On s'est attaché à elle cette dame-là — elle avait environ 90 ans — qui avec une générosité nous contait sa vie. Elle a écrit ses mémoires, dans un recueil de mémoire. Puis comme je faisais partie du projet, avec la Fondation Azrieli qui elle cette fondation-là écrit et publie les mémoires de survivants de l’Holocauste — ils se sont donné un devoir de mémoire — donc madame Myers est publiée dans avec cette maison d'édition. J'avais droit à 24 exemplaires gratuits.

C'est devenu pour moi un matériel didactique. On a lu chapitre par chapitre. J'ai accompagné les élèves. Les premiers chapitres, c'est moi qui les lisais pour mettre historiquement, les positionner où est-ce que ça se passe, avec la carte géographique. C'est important. Puis après ça, individuellement, chaque élève lisait un chapitre et en cercle de lecture, en groupe de quatre, ils discutaient, puis ils échangeaient. On faisait un retour en classe après.

C'est toujours comme ça. Quand on avait une visio avec madame Myers, je savais qu'ils étaient virés un peu. C’était les émotions à fleur de peau. On faisait un retour effectif, parfois à l'écrit, parce que je sentais que l'émotion était trop présente. Donc il y a eu beaucoup de retours réflexifs écrits, et d'autres qu'on partageait à l’oral après.

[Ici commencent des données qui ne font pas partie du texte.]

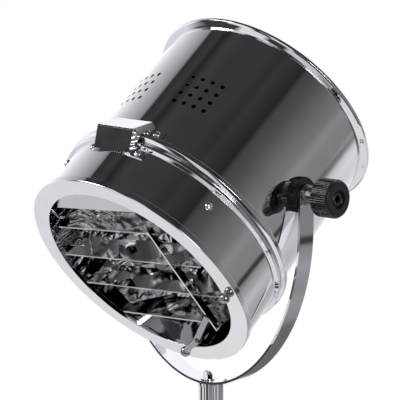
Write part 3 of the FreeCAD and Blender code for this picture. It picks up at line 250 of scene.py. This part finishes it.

Ça a été toujours un aller-retour d’accompagner les élèves dans leurs sentiments. Mais quand on travaille, on présente l’Holocauste, mais avec un regard empathique — parce qu'il y a eu beaucoup de gestes d'empathie au cours de la Deuxième Guerre mondiale, puis les gens comme Anne Frank on les a cachés.

Puis madame Myers, c'est un village entier, en France, qui a caché sa famille. Les gens savaient qu'ils étaient juifs. Ils les ont protégés. Donc il y a eu de beaux gestes. Alors moi, mon rôle c'est de dire, mais malgré la noirceur qu'on voit tout le temps, encore aujourd'hui, on ne se le cachera pas, on peut nommer des noirceurs.

Mais l'humain est toujours présent quand même. Puis c'est ce message d'espoir de croire à un monde meilleur, que je trouve important.